The President's Keepers: Those Keeping Zuma in Power and Out of Prison
- Author: Jacques Pauw
- Language: English
- Subject: Jacob Zuma; corruption in South Africa; espionage; Gupta family; South African politics;
- Genre: Non-fiction
- Publisher: NB Publishers
- Publication date: 29 October 2017
- Publication place: South Africa
- Pages: 360
- ISBN: 978-0-624-08303-0 (Paperback)
- Followed by: Our Poisoned Land

= The President's Keepers =

Book by Jacques Pauw

The President's Keepers: Those Keeping Zuma in Power and out of Prison a 2017 book by Jacques Pauw, a South African investigative journalist, about allegedly corrupt and compromised power networks in the South African government under President Jacob Zuma.

== Synopsis ==
In eighteen chapters and an epilogue, the book details the creation and functioning of a "shadow mafia state" created by and surrounding President Jacob Zuma. Pauw makes a number of serious allegations about Zuma, including that he did not pay taxes during his presidency, that he was illegally paid R1 million ($70,000) a month by a private company while president, that he failed to pay back loans, and that he has poor financial acumen.

The book also makes a number of accusations concerning criminal and other misconduct by various associates of Zuma. These include that the Gupta family groomed the children of African National Congress (ANC) politicians to gain political influence and that Nkosazana Dlamini-Zuma's 2017 campaign for ANC president was funded by a cigarette company engaged in corruption. It also contains details of the state capture of the South African Revenue Service (SARS) and the wasteful creation of a R1-billion (around US$70,000,000) spy network within the State Security Agency (SSA) that allegedly engaged in widespread corruption.

== Reception ==
Within four days of the book's publication it was cited in parliamentary questions directed at the president by the opposition Democratic Alliance. On 3 November 2017, the SSA issued a cease and desist letter against Pauw and NB Publishers, arguing that the book contravened the Intelligence Service Act. SARS also stated that they would consider initiating criminal charges against Pauw for publicising confidential tax records. The actions by the SSA and SARS were criticised as censorship by civil society organisations including the Right2Know Campaign and Corruption Watch, as well as by the South African Communist Party. The Public Protector, Busisiwe Mkhwebane, also cautioned the public against purchasing the book, and the family of SSA head Arthur Fraser said that they would consider taking legal action against Pauw for what they said were inaccuracies in the book.

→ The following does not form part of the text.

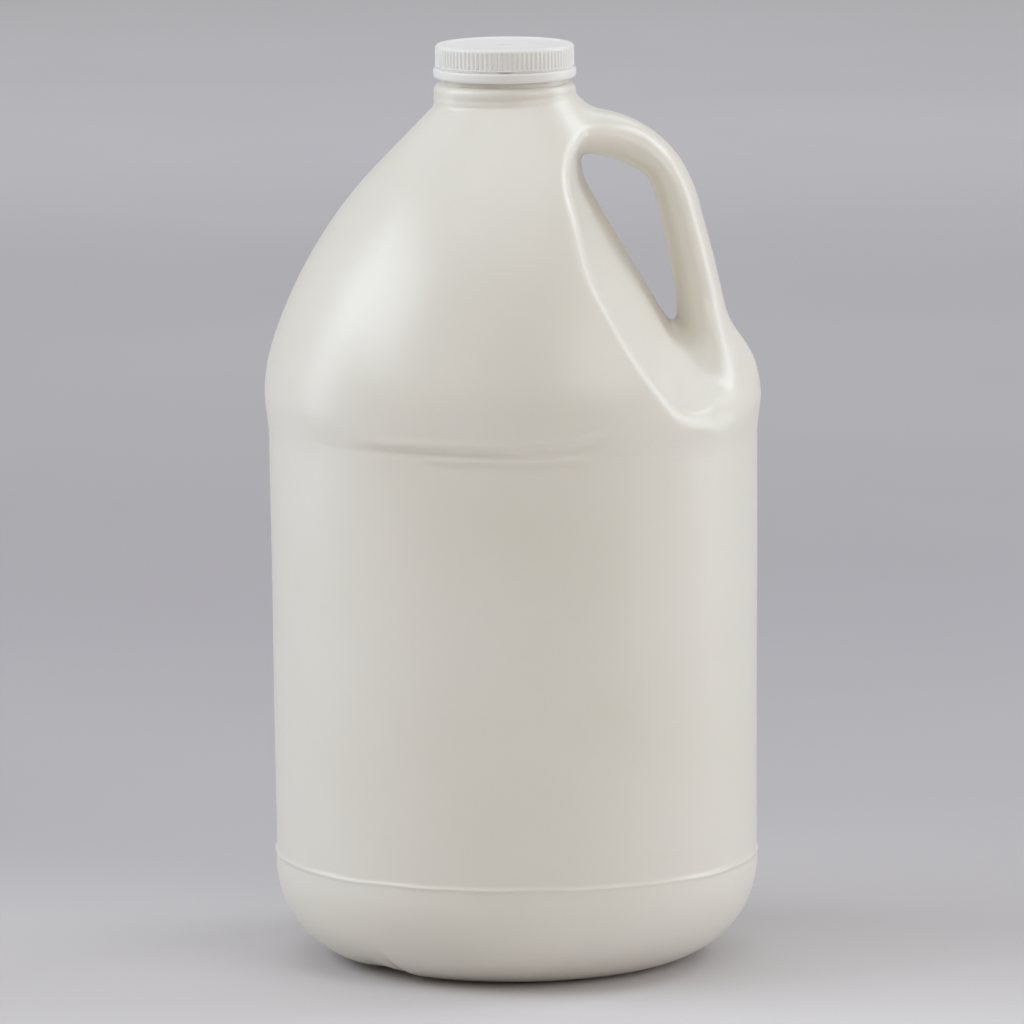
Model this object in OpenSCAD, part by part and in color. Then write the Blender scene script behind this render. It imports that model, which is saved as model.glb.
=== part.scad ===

NB Publishers and various book stores said that they would continue to distribute the book, which they said contained factual information that was in the public interest. Indeed, fear that the book would be banned caused a spike in its sales: it sold out of its first print run of 20,000 books within 24 hours of the SSA's cease and desist letter and became an international best seller. Because of the resulting shortage of books, combined with the threat of censorship, a digitally pirated version of the book was widely shared in the week after the cease and desist letter.

A launch of the book on the evening of Wednesday 8 November 2017 was cancelled after a power outage. During the launch, Pauw told attendees that he expected to spend years fighting legal battles. He also said that he had received anonymous death threats. In February 2018, the Hawks searched his home and guesthouse in Riebeek-Kasteel, Western Cape in connection with an ongoing criminal investigation. However, in September of that year, SARS, by then under new leadership, announced that it would drop its litigation against Pauw.

According to audited six-month sales figures, the book sold 193,895 copies, around 26,000 of which were ebooks, by late March 2018. As of May 2018, around 197,000 copies had been sold.

== Awards ==
The book won the International Freedom to Publish Award from the Association of American Publishers and received the Nielsen Booksellers' Choice Award.